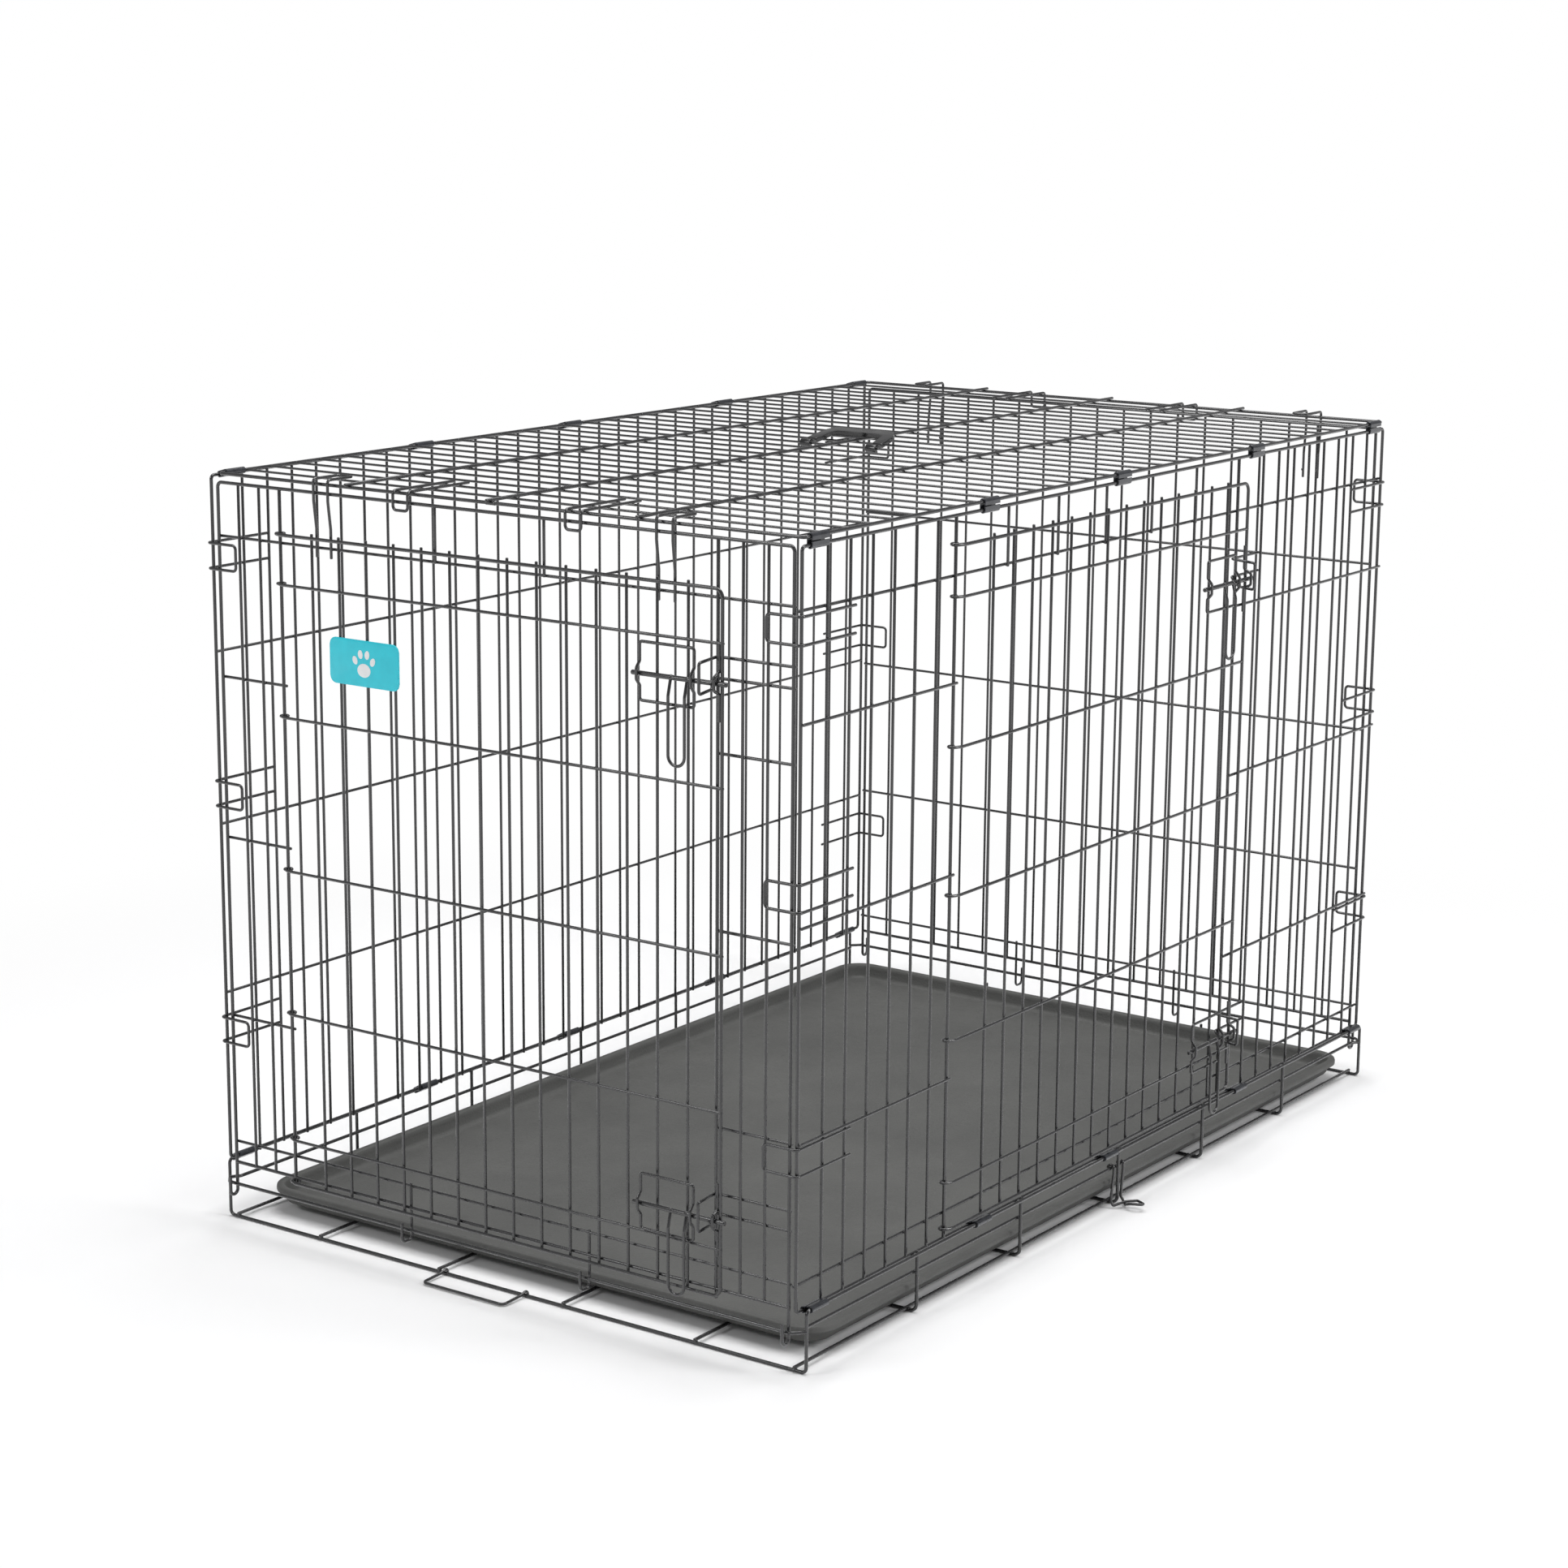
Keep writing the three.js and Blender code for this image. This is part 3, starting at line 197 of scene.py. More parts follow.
def rounded(corners, radius, closed=False):
    """The corners with each inner one turned into an arc of the given radius."""
    count = len(corners)
    inner = range(count) if closed else range(1, count - 1)
    points = [] if closed else [corners[0]]
    for i in inner:
        here = corners[i]
        back = (corners[i - 1] - here).normalized()
        on = (corners[(i + 1) % count] - here).normalized()
        half = back.angle(on) / 2
        if half > math.radians(89.5):
            points.append(here)
            continue
        reach = radius / math.tan(half)
        centre = here + (back + on).normalized() * (radius / math.sin(half))
        start = here + back * reach - centre
        stop = here + on * reach - centre
        turn = start.angle(stop)
        steps = max(3, round(math.degrees(turn) / 12))
        for k in range(steps + 1):
            share = k / steps
            a = math.sin((1 - share) * turn) / math.sin(turn)
            b = math.sin(share * turn) / math.sin(turn)
            points.append(centre + start * a + stop * b)
    if not closed:
        points.append(corners[-1])
    return points


class Mesh:
    """Gathers wires and other closed forms, in millimetres, into one Blender mesh."""

    def __init__(self):
        self.verts = []
        self.faces = []

    def add(self, verts, faces):
        first = len(self.verts)
        self.verts.extend(verts)
        self.faces.extend([[first + i for i in face] for face in faces])

    def rings(self, rings, closed):
        """Skins a run of equal rings, and closes its ends with a point unless the run is a loop."""
        sides = len(rings[0])
        verts = [p for ring in rings for p in ring]
        faces = []
        spans = len(rings) if closed else len(rings) - 1
        for i in range(spans):
            a = i * sides
            b = ((i + 1) % len(rings)) * sides
            for k in range(sides):
                n = (k + 1) % sides
                faces.append([a + k, a + n, b + n, b + k])
        if not closed:
            for base, flip in ((0, True), ((len(rings) - 1) * sides, False)):
                centre = sum((verts[base + k] for k in range(sides)), Vector()) / sides
                verts.append(centre)
                for k in range(sides):
                    n = (k + 1) % sides
                    first, second = (base + n, base + k) if flip else (base + k, base + n)
                    tri = [first, second, len(verts) - 1]
                    faces.append(tri)
        self.add(verts, faces)

    def wire(self, points, radius, closed=False, sides=14):
        """A round wire along points. Open ends are domed."""
        count = len(points)
        tangents = []
        for i in range(count):
            before = points[i - 1] if closed or i else points[i]
            after = points[(i + 1) % count] if closed or i < count - 1 else points[i]
            tangent = (points[i] - before).normalized() + (after - points[i]).normalized()
            tangents.append(tangent.normalized())
        normal = tangents[0].orthogonal().normalized()
        rings = []
        for i, (point, tangent) in enumerate(zip(points, tangents)):
            if i:
                turn = tangents[i - 1].rotation_difference(tangent)
                normal = turn @ normal
            normal = (normal - tangent * normal.dot(tangent)).normalized()
            side = tangent.cross(normal)
            rings.append(self._ring(point, normal, side, radius, sides))
            if not closed and i == 0:
                rings = self._dome(point, -tangent, normal, side, radius, sides)[::-1] + rings
            if not closed and i == count - 1:
                rings += self._dome(point, tangent, normal, side, radius, sides)
        self.rings(rings, closed)

    @staticmethod
    def _ring(point, normal, side, radius, sides):
        step = 2 * math.pi / sides
        return [
            point + normal * (radius * math.cos(k * step)) + side * (radius * math.sin(k * step))
            for k in range(sides)
        ]

    def _dome(self, point, outward, normal, side, radius, sides):
        rings = []
        for lift, width in ((0.35, 0.93), (0.6, 0.7), (0.7, 0.35)):
            centre = point + outward * (lift * radius)
            rings.append(self._ring(centre, normal, side, width * radius, sides))
        return rings

    def bent(self, corners, radius, bend, closed=False):
        self.wire(rounded(corners, bend, closed), radius, closed)

    def rod(self, start, stop, radius):
        self.wire([start, stop], radius)

    def weld(self, place, radius, along=1.0):
        """The coated lump where two wires are welded across each other."""
        scale = Vector((radius * 1.22, radius * 1.22, radius * 1.22)) * along
        rows, columns = 6, 10
        verts = [place + vec(0, 0, scale.z)]
        for i in range(1, rows):
            polar = math.pi * i / rows
            for k in range(columns):
                around = 2 * math.pi * k / columns
                verts.append(
                    place
                    + vec(
                        scale.x * math.sin(polar) * math.cos(around),
                        scale.y * math.sin(polar) * math.sin(around),
                        scale.z * math.cos(polar),
                    )
                )
        verts.append(place - vec(0, 0, scale.z))
        faces = []
        for k in range(columns):
            n = (k + 1) % columns
            faces.append([0, 1 + k, 1 + n])
            last = 1 + (rows - 2) * columns
            faces.append([last + n, last + k, len(verts) - 1])
            for i in range(rows - 2):
                a = 1 + i * columns
                faces.append([a + k, a + columns + k, a + columns + n, a + n])
        self.add(verts, faces)

    def piece(self, name, material, body, slot, node=None):
        mesh = bpy.data.meshes.new(name)
        mesh.from_pydata([v * MM for v in self.verts], [], self.faces)
        mesh.validate()
        mesh.update()
        mesh.shade_smooth()
        mesh.materials.append(material)
        piece = bpy.data.objects.new(name, mesh)
        bpy.context.scene.collection.objects.link(piece)
        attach(piece, body)
        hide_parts(node or name)
        return piece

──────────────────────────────

### SET TASK
From the preceding material, extract every line exactly.

### TASK OUTPUT
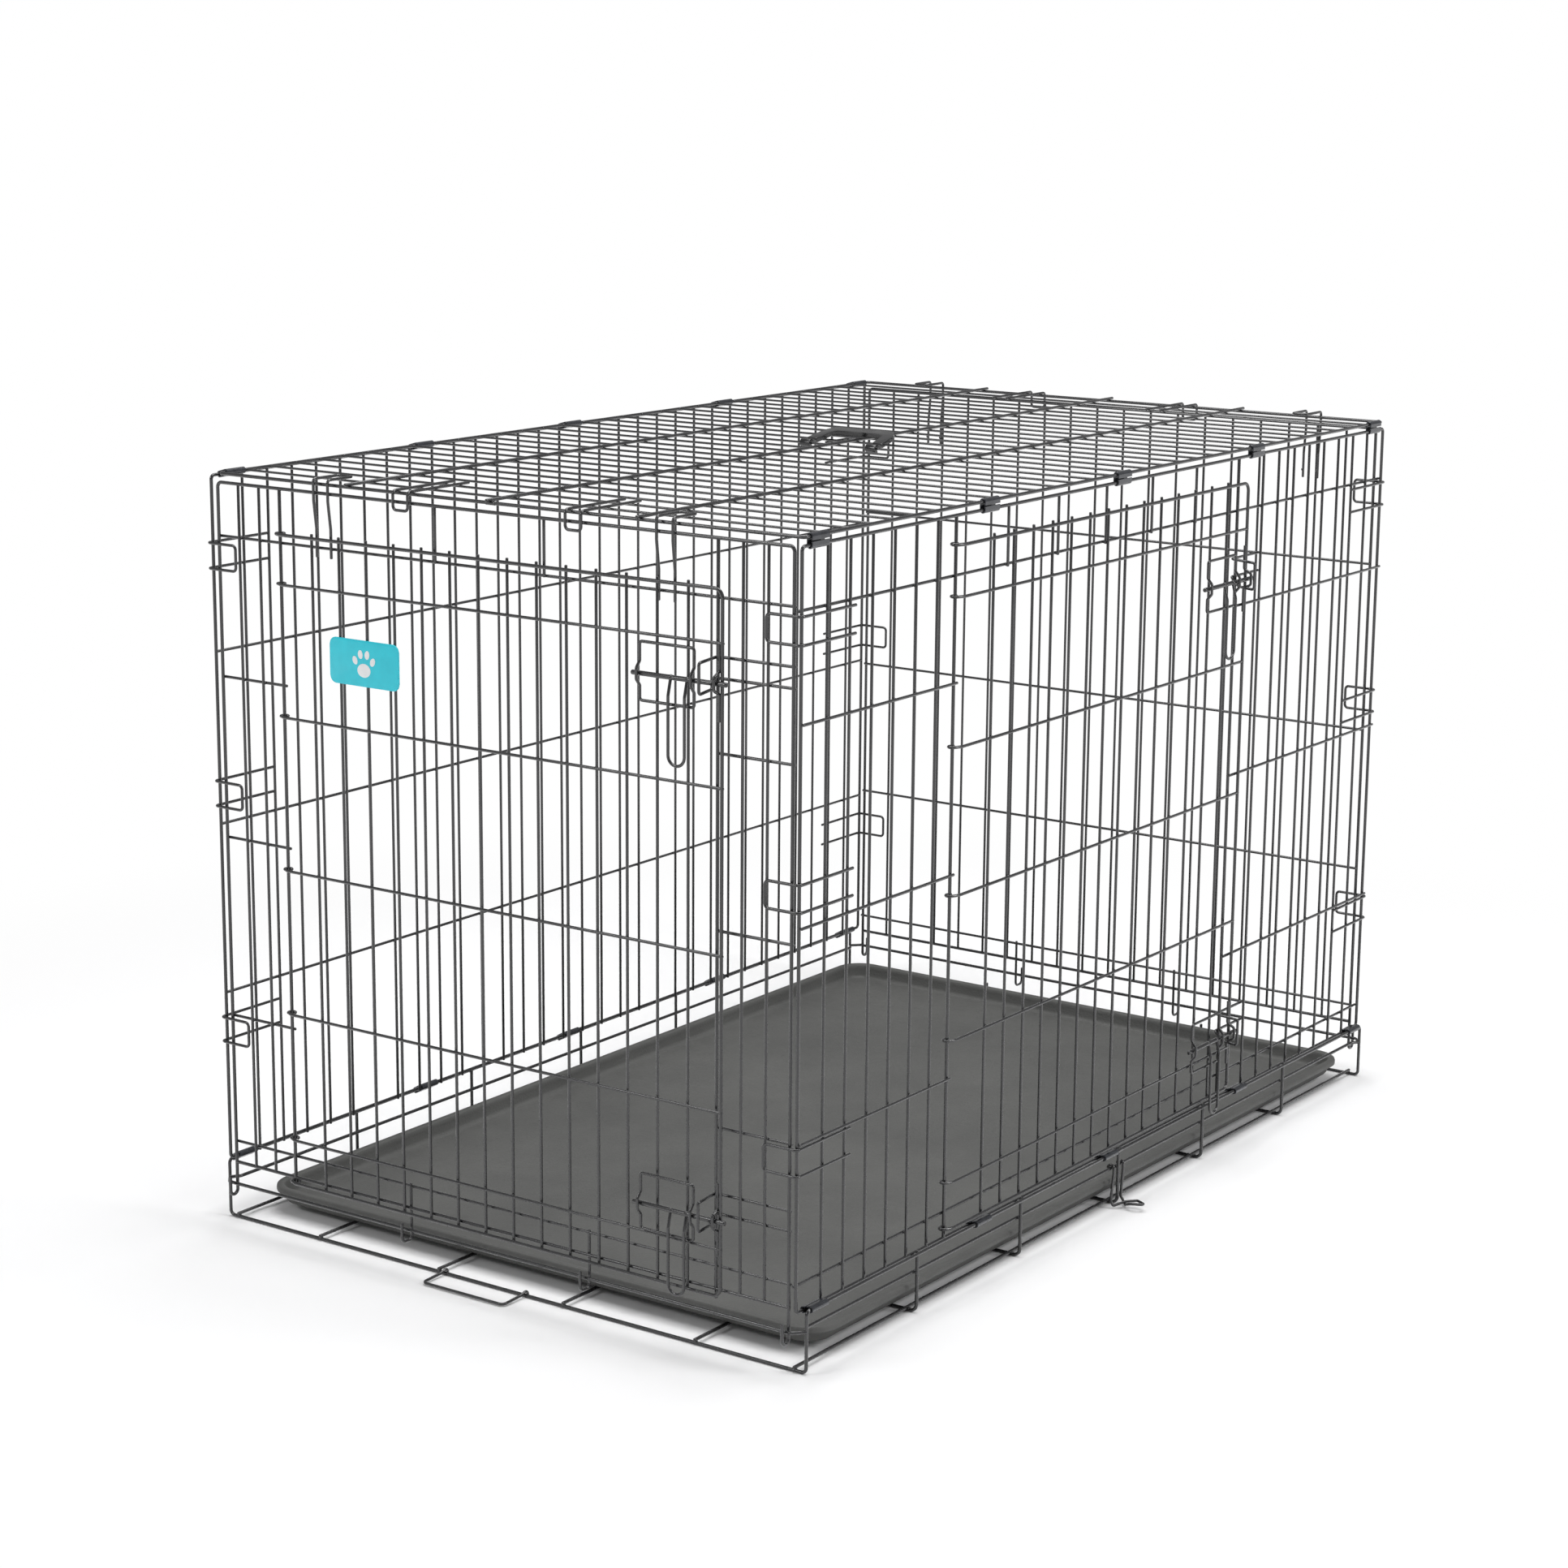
Keep writing the three.js and Blender code for this image. This is part 3, starting at line 197 of scene.py. More parts follow.
def rounded(corners, radius, closed=False):
    """The corners with each inner one turned into an arc of the given radius."""
    count = len(corners)
    inner = range(count) if closed else range(1, count - 1)
    points = [] if closed else [corners[0]]
    for i in inner:
        here = corners[i]
        back = (corners[i - 1] - here).normalized()
        on = (corners[(i + 1) % count] - here).normalized()
        half = back.angle(on) / 2
        if half > math.radians(89.5):
            points.append(here)
            continue
        reach = radius / math.tan(half)
        centre = here + (back + on).normalized() * (radius / math.sin(half))
        start = here + back * reach - centre
        stop = here + on * reach - centre
        turn = start.angle(stop)
        steps = max(3, round(math.degrees(turn) / 12))
        for k in range(steps + 1):
            share = k / steps
            a = math.sin((1 - share) * turn) / math.sin(turn)
            b = math.sin(share * turn) / math.sin(turn)
            points.append(centre + start * a + stop * b)
    if not closed:
        points.append(corners[-1])
    return points


class Mesh:
    """Gathers wires and other closed forms, in millimetres, into one Blender mesh."""

    def __init__(self):
        self.verts = []
        self.faces = []

    def add(self, verts, faces):
        first = len(self.verts)
        self.verts.extend(verts)
        self.faces.extend([[first + i for i in face] for face in faces])

    def rings(self, rings, closed):
        """Skins a run of equal rings, and closes its ends with a point unless the run is a loop."""
        sides = len(rings[0])
        verts = [p for ring in rings for p in ring]
        faces = []
        spans = len(rings) if closed else len(rings) - 1
        for i in range(spans):
            a = i * sides
            b = ((i + 1) % len(rings)) * sides
            for k in range(sides):
                n = (k + 1) % sides
                faces.append([a + k, a + n, b + n, b + k])
        if not closed:
            for base, flip in ((0, True), ((len(rings) - 1) * sides, False)):
                centre = sum((verts[base + k] for k in range(sides)), Vector()) / sides
                verts.append(centre)
                for k in range(sides):
                    n = (k + 1) % sides
                    first, second = (base + n, base + k) if flip else (base + k, base + n)
                    tri = [first, second, len(verts) - 1]
                    faces.append(tri)
        self.add(verts, faces)

    def wire(self, points, radius, closed=False, sides=14):
        """A round wire along points. Open ends are domed."""
        count = len(points)
        tangents = []
        for i in range(count):
            before = points[i - 1] if closed or i else points[i]
            after = points[(i + 1) % count] if closed or i < count - 1 else points[i]
            tangent = (points[i] - before).normalized() + (after - points[i]).normalized()
            tangents.append(tangent.normalized())
        normal = tangents[0].orthogonal().normalized()
        rings = []
        for i, (point, tangent) in enumerate(zip(points, tangents)):
            if i:
                turn = tangents[i - 1].rotation_difference(tangent)
                normal = turn @ normal
            normal = (normal - tangent * normal.dot(tangent)).normalized()
            side = tangent.cross(normal)
            rings.append(self._ring(point, normal, side, radius, sides))
            if not closed and i == 0:
                rings = self._dome(point, -tangent, normal, side, radius, sides)[::-1] + rings
            if not closed and i == count - 1:
                rings += self._dome(point, tangent, normal, side, radius, sides)
        self.rings(rings, closed)

    @staticmethod
    def _ring(point, normal, side, radius, sides):
        step = 2 * math.pi / sides
        return [
            point + normal * (radius * math.cos(k * step)) + side * (radius * math.sin(k * step))
            for k in range(sides)
        ]

    def _dome(self, point, outward, normal, side, radius, sides):
        rings = []
        for lift, width in ((0.35, 0.93), (0.6, 0.7), (0.7, 0.35)):
            centre = point + outward * (lift * radius)
            rings.append(self._ring(centre, normal, side, width * radius, sides))
        return rings

    def bent(self, corners, radius, bend, closed=False):
        self.wire(rounded(corners, bend, closed), radius, closed)

    def rod(self, start, stop, radius):
        self.wire([start, stop], radius)

    def weld(self, place, radius, along=1.0):
        """The coated lump where two wires are welded across each other."""
        scale = Vector((radius * 1.22, radius * 1.22, radius * 1.22)) * along
        rows, columns = 6, 10
        verts = [place + vec(0, 0, scale.z)]
        for i in range(1, rows):
            polar = math.pi * i / rows
            for k in range(columns):
                around = 2 * math.pi * k / columns
                verts.append(
                    place
                    + vec(
                        scale.x * math.sin(polar) * math.cos(around),
                        scale.y * math.sin(polar) * math.sin(around),
                        scale.z * math.cos(polar),
                    )
                )
        verts.append(place - vec(0, 0, scale.z))
        faces = []
        for k in range(columns):
            n = (k + 1) % columns
            faces.append([0, 1 + k, 1 + n])
            last = 1 + (rows - 2) * columns
            faces.append([last + n, last + k, len(verts) - 1])
            for i in range(rows - 2):
                a = 1 + i * columns
                faces.append([a + k, a + columns + k, a + columns + n, a + n])
        self.add(verts, faces)

    def piece(self, name, material, body, slot, node=None):
        mesh = bpy.data.meshes.new(name)
        mesh.from_pydata([v * MM for v in self.verts], [], self.faces)
        mesh.validate()
        mesh.update()
        mesh.shade_smooth()
        mesh.materials.append(material)
        piece = bpy.data.objects.new(name, mesh)
        bpy.context.scene.collection.objects.link(piece)
        attach(piece, body)
        hide_parts(node or name)
        return piece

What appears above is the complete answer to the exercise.